Задайте себе простой вопрос: какое количество людей в Москве можно отнести к приверженцам клубной культуры? Я ради интереса давно спрашиваю различных деятелей этой сцены и получаю разные ответы, и почти никто не назвал мне цифру больше 10 000 человек. Это в московской агломерации, в которой проживает около 20 миллионов! То есть вся сцена находится в пределах статистической погрешности. Ни один российский диджей не обладает должной популярностью и известностью, чтобы собрать на вечеринку со своим участием даже тысячу человек. Всем известна формула обретения популярности на родине — через Запад. Как это произошло, например, в случае с Ниной Кравиц, которая в России выступает нечасто. А те, кого в прессе называют популярными русскими диджеями, обычно просто известны в определенной среде и пользуются некоторым уважением.
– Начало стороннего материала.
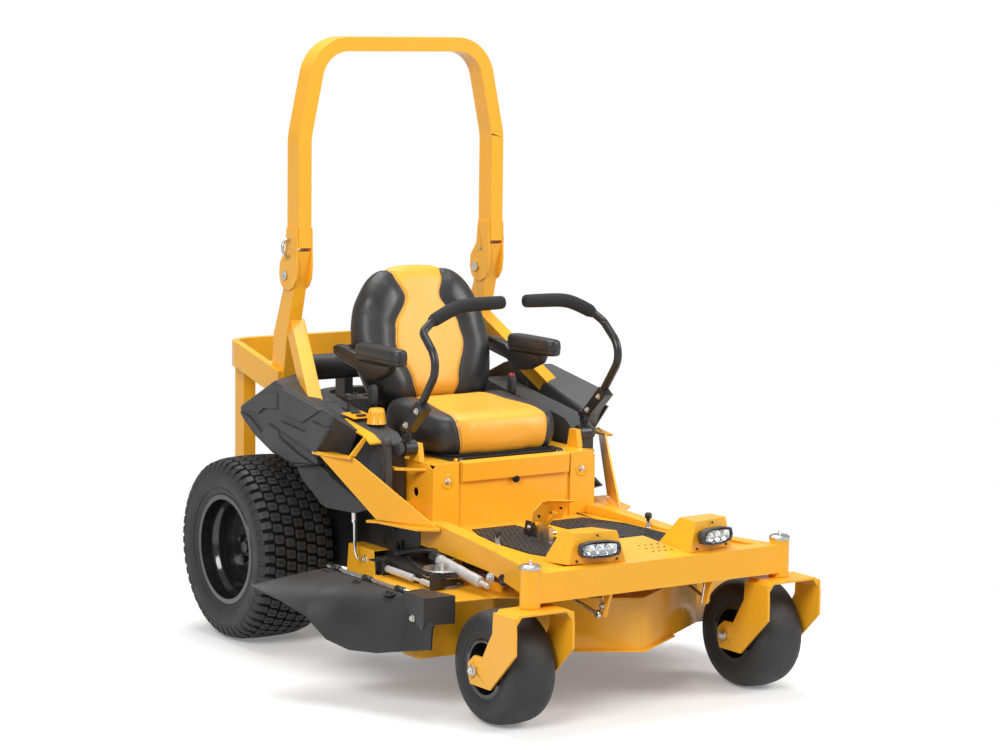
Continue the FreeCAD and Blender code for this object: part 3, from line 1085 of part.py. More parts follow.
def belt(wheels, inner, outer, half_thick, z):
    """A vee belt round pulleys given in order, clockwise from above, as centres in X and Y."""
    def loop(radius):
        edges, marks = [], []
        for n, (x, y) in enumerate(wheels):
            after = wheels[(n + 1) % len(wheels)]
            run = V(after[0] - x, after[1] - y, 0).normalize()
            out = V(-run.y, run.x, 0) * radius
            marks.append((V(x, y, z) + out, V(after[0], after[1], z) + out))
        for n, (start, end) in enumerate(marks):
            edges.append(Part.LineSegment(start, end).toShape())
            x, y = wheels[(n + 1) % len(wheels)]
            begin = marks[(n + 1) % len(marks)][0]
            middle = (end - V(x, y, z)) + (begin - V(x, y, z))
            middle = V(x, y, z) + middle.normalize() * radius
            edges.append(Part.Arc(end, middle, begin).toShape())
        return Part.Face(Part.Wire(edges))
    band = loop(outer).extrude(V(0, 0, 2 * half_thick)).translated(V(0, 0, -half_thick))
    return band.cut(loop(inner).extrude(V(0, 0, 2 * half_thick + 2)).translated(V(0, 0, -half_thick - 1)))


deck_wheels = [(SPINDLE_X, SPINDLE_Y), (0, CENTRE_SPINDLE_Y), (-SPINDLE_X, SPINDLE_Y), (0, engine_y)]
keep("deck_belt", belt(deck_wheels, 54.5, 60.5, 3, pulley_z + 12))

# ---------------------------------------------------------------- seat
pan_front = SEAT_PIVOT_Y + 12
seat_pan = block(-215, 215, pan_front, -325, TOWER_TOP, TOWER_TOP + SEAT_PLATE)
for side in (LEFT, RIGHT):
    # a knuckle that turns on the tower's pin
    x0, x1 = side * (TOWER_INNER - 2), side * (TOWER_INNER - 20)
    knuckle = rod((x0, SEAT_PIVOT_Y, SEAT_PIVOT_Z), (x1, SEAT_PIVOT_Y, SEAT_PIVOT_Z), 8)
    knuckle = knuckle.fuse(block(x0, x1, SEAT_PIVOT_Y, pan_front, TOWER_TOP, TOWER_TOP + SEAT_PLATE))
    knuckle = knuckle.cut(rod((x0 + side, SEAT_PIVOT_Y, SEAT_PIVOT_Z),
                              (x1 - side * 4, SEAT_PIVOT_Y, SEAT_PIVOT_Z),
                              SEAT_PIN_RADIUS + RUNNING_FIT))
    seat_pan = seat_pan.fuse(knuckle)
keep("seat_pan", seat_pan.removeSplitter())
frame_top = TOWER_TOP + 2 * SEAT_PLATE


def back_line(z, offset):
    """Y of a line that leans with the seat's back, an offset behind the cushion's face of the back."""
    return BACK_FOOT_Y + (z - BACK_FOOT) * BACK_SLOPE + offset


shell_low, shell_high, shell_front = 690.0, 1130.0, BACK_THICK + 12
shell_back = shell_front + 12
shell = side_plate([(back_line(shell_low, shell_front), shell_low),
                    (back_line(shell_high, shell_front), shell_high),
                    (back_line(shell_high, shell_back), shell_high),
                    (back_line(shell_low, shell_back), shell_low)],
                   -SEAT_HALF + 40, 2 * SEAT_HALF - 80)
base_rear = back_line(shell_low, shell_back) + 10
seat_base = block(-215, 215, SEAT_FRONT_Y + 12, base_rear, TOWER_TOP + SEAT_PLATE, frame_top)
seat_link = side_plate([(base_rear - 40, frame_top), (base_rear, frame_top),
                        (back_line(shell_low + 40, shell_back) + 6, shell_low + 40),
                        (back_line(shell_low + 40, shell_back) - 12, shell_low + 40)], -190, 380)
seat_frame = seat_base.fuse(shell).fuse(seat_link)
pivot_y = back_line(ARMREST_Z, BACK_THICK - 8)
for side in (LEFT, RIGHT):
    ear_in, ear_out = side * (SEAT_HALF - 55), side * (SEAT_HALF + 6)
    ear = block(ear_in, ear_out, pivot_y - 8, pivot_y + 10, ARMREST_Z - 26, ARMREST_Z + 14)
    tab = block(ear_in, side * (SEAT_HALF - 42), pivot_y - 8, back_line(ARMREST_Z, shell_back),
                ARMREST_Z - 26, ARMREST_Z + 14)
    stub = rod((ear_out, pivot_y, ARMREST_Z), (side * (ARMREST_X + 6), pivot_y, ARMREST_Z), 8)
    seat_frame = seat_frame.fuse(ear).fuse(tab).fuse(stub)
seat_frame = seat_frame.removeSplitter()
keep("seat_frame", seat_frame)

cushion = block(-SEAT_HALF, SEAT_HALF, SEAT_FRONT_Y, back_line(SEAT_TOP, 20), SEAT_FOOT, SEAT_TOP)
cushion = softened(cushion, 60, lambda e: along(e, Z_AXIS))
cushion = softened(cushion, 14, lambda e: e.BoundBox.ZMin > SEAT_TOP - 1)
keep("seat_cushion", cushion.cut(seat_frame))

# the back's pad, thinner towards its top, within a rounded outline
back_side = side_plate([(back_line(BACK_FOOT, 0), BACK_FOOT), (back_line(BACK_TOP - 30, 0), BACK_TOP - 30),
                        (back_line(BACK_TOP, 24), BACK_TOP), (back_line(BACK_TOP, 60), BACK_TOP),
                        (back_line(BACK_TOP - 50, BACK_THICK), BACK_TOP - 50),
                        (back_line(BACK_FOOT, BACK_THICK), BACK_FOOT)],
                       -300, 600)
waist, brow = SEAT_HALF - 28, SEAT_HALF * 0.39
back_outline = [(waist, BACK_FOOT), (SEAT_HALF + 4, 880), (SEAT_HALF + 4, 1010), (SEAT_HALF - 18, 1090),
                (SEAT_HALF * 0.7, 1152), (brow, BACK_TOP)]
back_front = flat([(x, -600, z) for x, z in back_outline]
                  + [(-x, -600, z) for x, z in reversed(back_outline)], (0, 900, 0))
keep("seat_back", back_side.common(back_front).cut(seat_frame).removeSplitter())

for side, word in ((LEFT, "left"), (RIGHT, "right")):
    x0, x1 = side * (ARMREST_X - 31), side * (ARMREST_X + 31)
    pad_back = pivot_y - 18
    rest_pad = side_plate([(-546, 914), (-555, 936), (-540, 966), (pad_back, 964), (pad_back, 912)], x0,
                          x1 - x0)
    rest_pad = softened(rest_pad, 12, lambda e: not along(e, X_AXIS) and e.BoundBox.ZMin > 925)
    bracket_arm = side_plate([(pad_back - 200, 911.7), (pad_back - 120, 884), (pivot_y - 24, 880),
                              (pivot_y + 4, 908),
                              (pivot_y + 16, 928), (pivot_y + 16, 946), (pivot_y + 2, 952),
                              (pad_back + SEAT_GAP, 952),
                              (pad_back + SEAT_GAP, 911.7)], side * (ARMREST_X - 20), side * 40)
    bracket_arm = bracket_arm.cut(rod((side * 250, pivot_y, ARMREST_Z),
                                      (side * (ARMREST_X + 6.5), pivot_y, ARMREST_Z),
                                      8 + RUNNING_FIT))
    keep("armrest_" + word, rest_pad, bracket_arm)

# ---------------------------------------------------------------- drive levers
swing_z = 716.0
hub_radius = 24.0
for side, word in ((LEFT, "left"), (RIGHT, "right")):
    x_in, x_out = side * 304.0, side * 344.0
    hub = rod((x_in, LEVER_PIVOT_Y, LEVER_PIVOT_Z), (x_out, LEVER_PIVOT_Y, LEVER_PIVOT_Z), hub_radius)
    tongue = block(side * 318, side * 342, LEVER_PIVOT_Y - 5, LEVER_PIVOT_Y + 5, LEVER_PIVOT_Z, swing_z)
    tongue = tongue.fuse(rod((side * LEVER_X, LEVER_PIVOT_Y - 5, swing_z),
                             (side * LEVER_X, LEVER_PIVOT_Y + 5, swing_z), 12))
    hub = hub.fuse(tongue)
    hub = hub.cut(rod((side * 300, LEVER_PIVOT_Y, LEVER_PIVOT_Z),
                      (side * 350, LEVER_PIVOT_Y, LEVER_PIVOT_Z), 9 + RUNNING_FIT))
    swing_pin = rod((side * LEVER_X, LEVER_PIVOT_Y - 16, swing_z),
                    (side * LEVER_X, LEVER_PIVOT_Y + 16, swing_z), 5)
    hub = hub.fuse(swing_pin).removeSplitter()
    keep("lever_hub_" + word, hub)
    # bearing post on the tower's shelf, with the stub that the hub turns on
    post = side_plate([(LEVER_PIVOT_Y - 30, TOWER_TOP), (LEVER_PIVOT_Y + 30, TOWER_TOP),
                       (LEVER_PIVOT_Y + 18, LEVER_PIVOT_Z + 14),
                       (LEVER_PIVOT_Y - 18, LEVER_PIVOT_Z + 14)], side * 285, side * 18.5)
    stub = rod((side * 303, LEVER_PIVOT_Y, LEVER_PIVOT_Z), (side * 346, LEVER_PIVOT_Y, LEVER_PIVOT_Z), 9)
    tower_fittings.append(post.fuse(stub))

    clevis = None
    for y0 in (LEVER_PIVOT_Y - 11.5, LEVER_PIVOT_Y + 5.5):
        cheek = block(side * 320, side * 340, y0, y0 + 6, swing_z, swing_z + 30)
        cheek = cheek.fuse(rod((side * LEVER_X, y0, swing_z), (side * LEVER_X, y0 + 6, swing_z), 9))
        clevis = cheek if clevis is None else clevis.fuse(cheek)
    clevis = clevis.fuse(block(side * 318, side * 343, LEVER_PIVOT_Y - 18, LEVER_PIVOT_Y + 18, swing_z + 18,
                               swing_z + 34))
    clevis = clevis.cut(rod((side * LEVER_X, LEVER_PIVOT_Y - 20, swing_z),
                            (side * LEVER_X, LEVER_PIVOT_Y + 20, swing_z), 5 + RUNNING_FIT))
    # a channel bracket leans forward from the clevis and holds the tube with two bolts
    channel = side_plate([(-672, 734), (-640, 752), (-728, 838), (-762, 814)], side * 320, side * 32)
    tube_path = route([(side * 336, -690, 772), (side * 337, -829, 957), (side * 334, -728, 1043),
                       (side * 288, -720, 1079),
                       (side * 190, -720, 1116), (side * 43, -721, 1119)], (70, 26, 16, 60))
    tube = swept(tube_path, round_section((side * 336, -690, 772),
                                          tuple(V(*tube_path.Vertexes[1].Point) - V(side * 336, -690, 772)),
                                          LEVER_TUBE_RADIUS))
    lever = clevis.fuse(channel).fuse(tube).removeSplitter()
    grip_path = route([(side * 280, -720, 1082), (side * 190, -720, 1116), (side * 41, -721, 1119)], (60,))
    grip = swept(grip_path, round_section((side * 280, -720, 1082), (side * -90, 0, 34), GRIP_RADIUS))
    keep("drive_lever_" + word, lever, grip.cut(tube))

# ---------------------------------------------------------------- hand controls on the right console
knob_x, knob_y, knob_z = -340.0, -488.0, 738.0
console_right = consoles[1]
flutes = 8
corners = []
for n in range(2 * flutes):
    radius = 22.0 if n % 2 else 18.5
    corners.append((knob_x + radius * math.cos(math.pi * n / flutes),
                    knob_y + radius * math.sin(math.pi * n / flutes)))
knob = plan_plate(corners, knob_z,
                  46).fuse(rod((knob_x, knob_y, 700), (knob_x, knob_y, knob_z + 1), 6)).removeSplitter()
keep("pto_knob", knob)
console_right = console_right.cut(rod((knob_x, knob_y, 690), (knob_x, knob_y, 800), 6 + RUNNING_FIT))
console_right = console_right.cut(rod((knob_x, knob_y, knob_z - 0.5), (knob_x, knob_y, 800), 26))

lever_x, lever_y, lever_z = -350.0, -330.0, 742.0
console_right = console_right.cut(block(lever_x - 5, lever_x + 5, lever_y - 48, lever_y + 48, lever_z - 30,
                                        820))
throttle = side_plate([(lever_y - 8, lever_z - 12), (lever_y + 8, lever_z - 12), (lever_y + 6, 792),
                       (lever_y - 6, 792)],
                      lever_x - 3, 6)
throttle = throttle.fuse(softened(block(lever_x - 9, lever_x + 9, lever_y - 14, lever_y + 14, 790, 812), 5))
throttle = throttle.cut(rod((lever_x - 9, lever_y, lever_z), (lever_x + 9, lever_y, lever_z),
                            3 + RUNNING_FIT)).removeSplitter()
console_right = console_right.fuse(rod((lever_x - 8, lever_y, lever_z), (lever_x + 8, lever_y, lever_z),
                                       3)).removeSplitter()
keep("throttle_lever", throttle)
keep("consoles", consoles[0], console_right)

brake_x, brake_y, brake_z = -392.0, -626.0, 500.0
column = Part.makeLoft([
    Part.makePolygon([V(brake_x + a * w, brake_y + b * d, z) for a,
                      b in ((-1, -1), (1, -1), (1, 1), (-1, 1), (-1, -1))])
    for w, d, z in ((17, 16, brake_z - 16), (11, 10, 690))], True, True)
ball = Part.makeSphere(15, V(brake_x, brake_y, 700))
brake = column.fuse(ball).cut(rod((brake_x - 30, brake_y, brake_z), (brake_x + 30, brake_y, brake_z),
                                  7 + RUNNING_FIT))
keep("brake_lever", brake.removeSplitter())
brake_pin = rod((-RAIL_OUT_REAR, brake_y, brake_z), (brake_x - 20, brake_y, brake_z), 7)
brake_ear = block(-RAIL_OUT_REAR + 21, -RAIL_OUT_REAR - 12, brake_y - 14, brake_y + 14, RAIL_TOP,
                  brake_z + 16)
brake_stand = cut_from(joined(brake_pin, brake_ear), [tower])
keep("frame", *welded(*frame_members, *hangings, brake_stand))
keep("seat_tower", *welded(tower.removeSplitter(), *tower_fittings))
keep("fasteners", *caster_caps, *tower_bolts, *hinge_pins, pivot_block)

os.makedirs("parts", exist_ok=True)
for name, solids in pieces.items():
    shape = solids[0] if len(solids) == 1 else Part.makeCompound(solids)
    shape.exportStep("parts/" + name + ".step")
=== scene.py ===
import math

import bmesh
import bpy
import numpy as np
from mathutils import Matrix, Vector


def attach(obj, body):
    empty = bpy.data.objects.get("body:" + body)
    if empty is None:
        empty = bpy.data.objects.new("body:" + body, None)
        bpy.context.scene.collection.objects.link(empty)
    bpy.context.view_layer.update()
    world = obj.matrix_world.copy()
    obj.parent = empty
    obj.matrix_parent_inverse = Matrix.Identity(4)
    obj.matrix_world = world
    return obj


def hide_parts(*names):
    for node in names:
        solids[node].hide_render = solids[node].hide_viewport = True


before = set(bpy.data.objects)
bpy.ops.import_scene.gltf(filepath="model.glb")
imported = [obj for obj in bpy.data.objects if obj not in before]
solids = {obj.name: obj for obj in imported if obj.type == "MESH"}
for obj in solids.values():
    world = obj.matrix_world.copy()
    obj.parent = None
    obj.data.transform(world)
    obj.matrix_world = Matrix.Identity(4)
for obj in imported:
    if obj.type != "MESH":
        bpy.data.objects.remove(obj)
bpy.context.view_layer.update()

# ------------------------------------------------------------------ studio
# A pale floor in a white room, a large soft lamp on each side and one overhead, and the camera low at the
# mower's right front corner with a long lens, as in a catalogue picture.
scene = bpy.context.scene
scene.view_settings.view_transform = "Standard"

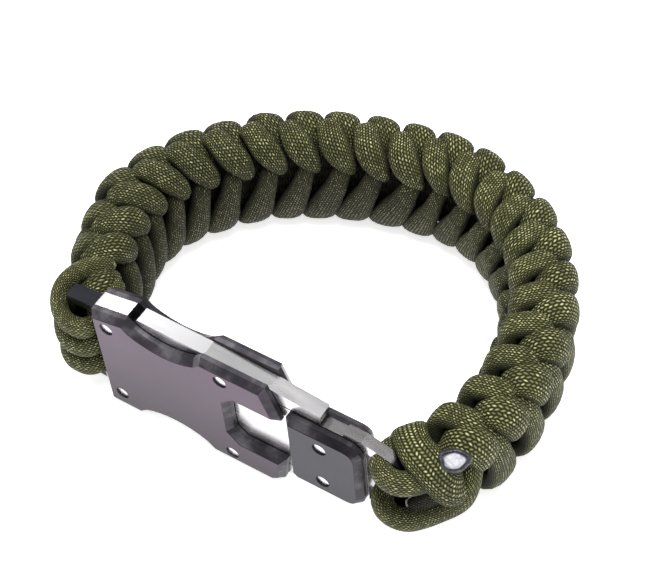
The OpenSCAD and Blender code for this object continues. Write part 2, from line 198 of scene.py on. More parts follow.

В этом году Нина Кравиц добралась до Coachella — главного коммерческого смотра музыкантов со всего мира. Так выглядел ее профайл. Важно добавить: за визуальную составляющую перформанса Нины отвечала российская студия Sila Sveta

Я давно пытаюсь найти для себя ответ на вопрос, почему в России никак не случится взрыв интереса к клубной сцене, подобный тому, что произошел некоторое время назад с рэпом. Потому что в этой музыке нет слов? Потому что она выстраивается по другому принципу? Потому что здесь главными являются ритм и грув, а не мелодия? Потому что жизнь тусовщика, в конце концов, довольно дорогое удовольствие для людей в условиях падающей экономики? Или потому что у нас жесткое антинаркотическое законодательство? У меня нет ответа. И как вывести эту сцену из маргинального состояния, я тоже не знаю. Но я знаю одно.

Сегодня мы (те, кто называет себя рейвером, клаббером, тусовщиком, да хоть техно-коброй) живем на интересной, усложняющейся, активно развивающейся сцене, на которой полно людей, стремящихся сделать что‑то небанальное, прыгнуть выше головы, удивить и, в конце концов, просто забыться в звуке.

И я верю в то, что стараниями этих людей их любимая культура в один прекрасный момент повзрослеет.